Goal. Say how many lines contain "update", using only the number.

** START **

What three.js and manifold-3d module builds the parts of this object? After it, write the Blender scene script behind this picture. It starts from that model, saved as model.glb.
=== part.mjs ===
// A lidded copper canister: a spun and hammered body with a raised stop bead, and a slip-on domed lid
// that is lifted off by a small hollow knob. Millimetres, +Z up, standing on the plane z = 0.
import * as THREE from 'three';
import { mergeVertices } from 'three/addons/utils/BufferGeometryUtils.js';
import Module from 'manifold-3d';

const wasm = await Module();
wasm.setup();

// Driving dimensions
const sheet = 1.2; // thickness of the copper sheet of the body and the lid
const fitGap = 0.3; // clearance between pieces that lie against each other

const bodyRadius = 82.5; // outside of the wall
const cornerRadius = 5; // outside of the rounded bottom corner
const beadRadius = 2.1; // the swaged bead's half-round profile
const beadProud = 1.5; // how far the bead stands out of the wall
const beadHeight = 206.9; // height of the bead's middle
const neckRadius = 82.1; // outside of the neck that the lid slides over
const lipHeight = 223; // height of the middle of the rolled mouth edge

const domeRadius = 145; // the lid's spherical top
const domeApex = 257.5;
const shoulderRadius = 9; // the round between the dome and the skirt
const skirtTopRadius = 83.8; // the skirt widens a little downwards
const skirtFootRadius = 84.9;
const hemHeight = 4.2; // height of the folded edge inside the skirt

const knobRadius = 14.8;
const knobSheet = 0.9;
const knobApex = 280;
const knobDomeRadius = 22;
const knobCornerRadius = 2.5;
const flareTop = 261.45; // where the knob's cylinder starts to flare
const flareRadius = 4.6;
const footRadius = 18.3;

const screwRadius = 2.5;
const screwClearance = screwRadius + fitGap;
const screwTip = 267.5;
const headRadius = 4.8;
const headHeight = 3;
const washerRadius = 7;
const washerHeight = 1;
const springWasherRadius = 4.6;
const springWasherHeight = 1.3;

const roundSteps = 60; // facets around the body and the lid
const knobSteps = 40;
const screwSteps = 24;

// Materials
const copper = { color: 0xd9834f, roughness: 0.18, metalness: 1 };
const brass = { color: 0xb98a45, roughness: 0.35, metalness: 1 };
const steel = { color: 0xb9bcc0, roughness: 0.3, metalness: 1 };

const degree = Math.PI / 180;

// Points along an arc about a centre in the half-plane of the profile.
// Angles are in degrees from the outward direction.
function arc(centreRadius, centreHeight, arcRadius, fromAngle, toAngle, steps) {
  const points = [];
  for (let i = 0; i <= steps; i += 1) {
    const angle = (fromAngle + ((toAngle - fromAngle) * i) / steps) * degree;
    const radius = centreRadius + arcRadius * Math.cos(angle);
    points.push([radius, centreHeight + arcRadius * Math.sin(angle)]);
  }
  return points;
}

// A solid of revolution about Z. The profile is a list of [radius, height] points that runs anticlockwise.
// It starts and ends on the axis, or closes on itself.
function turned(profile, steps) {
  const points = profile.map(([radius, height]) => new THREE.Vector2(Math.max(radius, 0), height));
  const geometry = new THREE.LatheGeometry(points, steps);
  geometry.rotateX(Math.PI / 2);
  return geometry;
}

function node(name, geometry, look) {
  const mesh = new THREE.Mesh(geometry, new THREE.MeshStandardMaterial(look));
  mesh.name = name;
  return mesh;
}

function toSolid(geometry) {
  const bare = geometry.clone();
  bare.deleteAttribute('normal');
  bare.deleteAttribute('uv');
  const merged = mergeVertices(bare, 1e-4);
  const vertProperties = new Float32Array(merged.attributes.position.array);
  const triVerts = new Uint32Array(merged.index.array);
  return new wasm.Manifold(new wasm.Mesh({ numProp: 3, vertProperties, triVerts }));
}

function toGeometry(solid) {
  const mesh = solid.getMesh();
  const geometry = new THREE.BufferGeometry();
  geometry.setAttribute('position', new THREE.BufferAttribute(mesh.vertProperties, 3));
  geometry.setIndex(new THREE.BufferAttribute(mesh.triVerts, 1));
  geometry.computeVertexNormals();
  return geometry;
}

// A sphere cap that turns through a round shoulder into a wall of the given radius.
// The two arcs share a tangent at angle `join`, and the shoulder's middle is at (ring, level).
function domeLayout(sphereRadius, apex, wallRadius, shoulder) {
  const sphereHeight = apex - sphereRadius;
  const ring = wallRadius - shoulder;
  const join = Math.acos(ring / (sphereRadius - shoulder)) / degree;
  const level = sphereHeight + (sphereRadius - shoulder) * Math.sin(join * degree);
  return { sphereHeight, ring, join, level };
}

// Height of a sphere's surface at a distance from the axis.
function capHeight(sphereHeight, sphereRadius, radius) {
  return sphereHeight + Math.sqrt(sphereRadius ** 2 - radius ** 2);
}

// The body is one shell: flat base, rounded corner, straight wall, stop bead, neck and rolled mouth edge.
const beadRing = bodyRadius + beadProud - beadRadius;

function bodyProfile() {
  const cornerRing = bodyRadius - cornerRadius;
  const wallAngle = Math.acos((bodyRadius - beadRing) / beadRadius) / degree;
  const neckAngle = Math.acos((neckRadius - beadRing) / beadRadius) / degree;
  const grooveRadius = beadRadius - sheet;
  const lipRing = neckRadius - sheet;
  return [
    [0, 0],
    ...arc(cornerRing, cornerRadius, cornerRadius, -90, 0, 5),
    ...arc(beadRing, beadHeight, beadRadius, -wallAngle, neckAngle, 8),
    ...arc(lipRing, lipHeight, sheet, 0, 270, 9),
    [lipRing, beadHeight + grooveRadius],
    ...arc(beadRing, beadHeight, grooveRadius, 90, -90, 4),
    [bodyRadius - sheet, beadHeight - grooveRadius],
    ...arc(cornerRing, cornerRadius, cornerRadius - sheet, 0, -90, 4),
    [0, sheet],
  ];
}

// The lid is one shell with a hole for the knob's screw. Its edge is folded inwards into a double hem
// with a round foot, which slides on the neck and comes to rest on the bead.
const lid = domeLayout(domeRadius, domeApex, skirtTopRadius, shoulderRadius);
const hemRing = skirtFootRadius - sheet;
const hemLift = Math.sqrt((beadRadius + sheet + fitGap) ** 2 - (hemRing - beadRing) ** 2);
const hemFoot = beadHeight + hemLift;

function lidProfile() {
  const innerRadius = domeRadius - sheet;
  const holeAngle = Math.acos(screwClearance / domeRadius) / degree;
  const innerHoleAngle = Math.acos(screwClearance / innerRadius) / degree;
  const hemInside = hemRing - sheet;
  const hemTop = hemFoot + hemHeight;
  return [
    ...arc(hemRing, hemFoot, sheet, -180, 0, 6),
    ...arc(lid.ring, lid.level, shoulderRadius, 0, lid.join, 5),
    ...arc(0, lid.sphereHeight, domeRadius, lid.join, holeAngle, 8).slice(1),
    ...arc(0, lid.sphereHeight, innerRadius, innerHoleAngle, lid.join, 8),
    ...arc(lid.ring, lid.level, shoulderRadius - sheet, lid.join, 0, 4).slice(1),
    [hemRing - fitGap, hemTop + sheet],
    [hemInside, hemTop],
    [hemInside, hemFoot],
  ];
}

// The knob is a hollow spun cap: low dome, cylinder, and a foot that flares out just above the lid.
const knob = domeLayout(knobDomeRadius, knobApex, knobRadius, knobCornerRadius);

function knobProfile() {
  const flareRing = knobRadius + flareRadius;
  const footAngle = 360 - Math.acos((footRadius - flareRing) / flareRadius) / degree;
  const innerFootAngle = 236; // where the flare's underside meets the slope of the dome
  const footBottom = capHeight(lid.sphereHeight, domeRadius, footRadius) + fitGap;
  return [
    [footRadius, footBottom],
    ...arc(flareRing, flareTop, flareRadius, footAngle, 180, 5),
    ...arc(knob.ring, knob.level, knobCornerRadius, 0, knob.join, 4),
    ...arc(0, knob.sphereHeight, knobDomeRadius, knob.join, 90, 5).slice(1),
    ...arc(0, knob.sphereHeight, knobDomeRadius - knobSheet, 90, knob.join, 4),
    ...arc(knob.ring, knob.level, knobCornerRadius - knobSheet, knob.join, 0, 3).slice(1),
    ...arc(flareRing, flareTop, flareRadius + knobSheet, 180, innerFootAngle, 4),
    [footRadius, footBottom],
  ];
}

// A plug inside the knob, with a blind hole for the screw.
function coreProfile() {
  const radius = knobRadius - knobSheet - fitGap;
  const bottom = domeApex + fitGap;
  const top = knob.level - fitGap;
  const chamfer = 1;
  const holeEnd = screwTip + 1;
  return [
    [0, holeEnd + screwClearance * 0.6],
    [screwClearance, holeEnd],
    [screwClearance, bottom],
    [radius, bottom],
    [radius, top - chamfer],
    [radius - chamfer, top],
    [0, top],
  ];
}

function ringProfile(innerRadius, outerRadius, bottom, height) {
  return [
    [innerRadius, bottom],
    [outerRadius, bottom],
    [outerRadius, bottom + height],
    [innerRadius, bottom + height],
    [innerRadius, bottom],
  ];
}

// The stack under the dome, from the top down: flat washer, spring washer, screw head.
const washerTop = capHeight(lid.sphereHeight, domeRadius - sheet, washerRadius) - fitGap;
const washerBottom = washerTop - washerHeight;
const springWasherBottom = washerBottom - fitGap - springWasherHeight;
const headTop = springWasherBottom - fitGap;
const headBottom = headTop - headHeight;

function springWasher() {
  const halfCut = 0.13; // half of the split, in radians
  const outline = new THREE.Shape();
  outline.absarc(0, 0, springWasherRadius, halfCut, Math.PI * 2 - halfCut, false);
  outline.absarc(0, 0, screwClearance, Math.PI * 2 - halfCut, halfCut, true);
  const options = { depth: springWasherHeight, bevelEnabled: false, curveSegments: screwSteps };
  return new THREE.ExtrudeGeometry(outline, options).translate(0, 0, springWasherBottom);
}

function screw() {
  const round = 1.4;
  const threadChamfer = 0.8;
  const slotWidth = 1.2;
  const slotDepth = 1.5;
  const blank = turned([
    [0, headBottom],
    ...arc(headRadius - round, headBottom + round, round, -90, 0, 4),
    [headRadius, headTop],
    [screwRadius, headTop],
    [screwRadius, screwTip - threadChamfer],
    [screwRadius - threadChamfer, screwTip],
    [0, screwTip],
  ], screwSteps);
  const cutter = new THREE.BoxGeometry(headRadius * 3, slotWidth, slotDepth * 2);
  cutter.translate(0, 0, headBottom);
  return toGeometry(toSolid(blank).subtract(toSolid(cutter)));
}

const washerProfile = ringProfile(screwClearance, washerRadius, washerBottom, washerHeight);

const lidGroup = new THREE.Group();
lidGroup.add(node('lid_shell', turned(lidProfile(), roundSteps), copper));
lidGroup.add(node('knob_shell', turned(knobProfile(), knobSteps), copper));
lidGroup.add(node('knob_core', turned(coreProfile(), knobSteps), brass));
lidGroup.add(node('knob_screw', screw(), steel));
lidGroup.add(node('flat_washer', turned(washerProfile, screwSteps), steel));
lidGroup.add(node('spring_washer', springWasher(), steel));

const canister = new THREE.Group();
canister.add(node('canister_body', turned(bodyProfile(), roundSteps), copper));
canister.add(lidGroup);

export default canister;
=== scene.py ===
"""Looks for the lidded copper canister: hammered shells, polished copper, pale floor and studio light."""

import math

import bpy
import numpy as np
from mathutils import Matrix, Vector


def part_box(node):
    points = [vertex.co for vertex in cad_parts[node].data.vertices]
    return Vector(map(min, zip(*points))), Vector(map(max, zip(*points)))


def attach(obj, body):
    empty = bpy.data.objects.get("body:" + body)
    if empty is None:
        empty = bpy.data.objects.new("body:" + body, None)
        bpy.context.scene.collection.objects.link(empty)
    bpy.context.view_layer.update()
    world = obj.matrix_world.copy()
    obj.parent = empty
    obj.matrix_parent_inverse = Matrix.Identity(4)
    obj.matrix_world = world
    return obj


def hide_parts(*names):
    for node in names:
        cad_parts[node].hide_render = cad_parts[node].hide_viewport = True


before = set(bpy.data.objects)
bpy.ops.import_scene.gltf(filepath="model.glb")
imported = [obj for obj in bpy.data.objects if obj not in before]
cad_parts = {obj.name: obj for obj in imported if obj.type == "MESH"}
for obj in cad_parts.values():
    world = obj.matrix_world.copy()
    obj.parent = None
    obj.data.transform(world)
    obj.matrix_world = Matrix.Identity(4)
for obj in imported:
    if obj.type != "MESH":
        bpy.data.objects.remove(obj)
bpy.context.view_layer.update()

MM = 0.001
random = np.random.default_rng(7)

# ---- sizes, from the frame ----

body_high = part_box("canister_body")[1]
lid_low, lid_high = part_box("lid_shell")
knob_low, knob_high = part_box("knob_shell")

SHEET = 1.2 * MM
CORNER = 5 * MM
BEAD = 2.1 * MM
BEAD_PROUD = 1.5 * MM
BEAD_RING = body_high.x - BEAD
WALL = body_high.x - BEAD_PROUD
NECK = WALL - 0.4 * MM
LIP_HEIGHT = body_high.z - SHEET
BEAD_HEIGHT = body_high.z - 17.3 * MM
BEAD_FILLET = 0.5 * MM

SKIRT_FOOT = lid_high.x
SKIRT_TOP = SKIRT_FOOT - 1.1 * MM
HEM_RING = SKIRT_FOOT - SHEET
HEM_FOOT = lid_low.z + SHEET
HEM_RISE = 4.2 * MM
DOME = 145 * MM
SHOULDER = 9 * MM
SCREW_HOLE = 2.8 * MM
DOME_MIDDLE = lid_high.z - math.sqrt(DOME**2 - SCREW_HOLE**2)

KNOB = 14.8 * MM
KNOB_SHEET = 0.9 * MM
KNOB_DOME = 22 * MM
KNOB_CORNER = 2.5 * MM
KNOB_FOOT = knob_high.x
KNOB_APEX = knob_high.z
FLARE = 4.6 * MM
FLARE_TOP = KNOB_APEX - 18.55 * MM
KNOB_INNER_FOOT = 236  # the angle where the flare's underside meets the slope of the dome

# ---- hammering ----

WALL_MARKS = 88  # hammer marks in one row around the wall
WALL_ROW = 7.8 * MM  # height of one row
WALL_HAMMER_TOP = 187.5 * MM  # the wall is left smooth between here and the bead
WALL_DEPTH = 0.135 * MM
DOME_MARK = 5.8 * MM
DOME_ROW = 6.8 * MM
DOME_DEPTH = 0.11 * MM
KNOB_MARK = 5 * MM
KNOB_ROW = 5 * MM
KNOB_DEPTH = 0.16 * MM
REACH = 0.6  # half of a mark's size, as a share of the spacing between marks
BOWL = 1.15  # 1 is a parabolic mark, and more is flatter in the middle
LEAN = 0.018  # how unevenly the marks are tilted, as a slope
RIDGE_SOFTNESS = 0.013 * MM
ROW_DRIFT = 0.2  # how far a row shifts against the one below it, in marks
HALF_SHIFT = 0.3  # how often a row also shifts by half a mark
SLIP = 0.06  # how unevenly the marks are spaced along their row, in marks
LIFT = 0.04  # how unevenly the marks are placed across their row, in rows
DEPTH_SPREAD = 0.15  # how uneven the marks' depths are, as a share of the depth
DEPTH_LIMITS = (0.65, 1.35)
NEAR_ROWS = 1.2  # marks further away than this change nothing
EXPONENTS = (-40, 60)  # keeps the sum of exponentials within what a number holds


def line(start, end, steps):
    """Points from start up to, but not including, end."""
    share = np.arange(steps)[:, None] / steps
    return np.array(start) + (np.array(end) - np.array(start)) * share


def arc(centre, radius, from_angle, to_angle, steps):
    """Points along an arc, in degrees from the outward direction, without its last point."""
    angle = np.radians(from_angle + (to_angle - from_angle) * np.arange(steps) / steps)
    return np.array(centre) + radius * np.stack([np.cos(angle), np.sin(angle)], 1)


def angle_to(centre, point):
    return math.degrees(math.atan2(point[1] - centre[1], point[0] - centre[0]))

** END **

Solution for this task. 2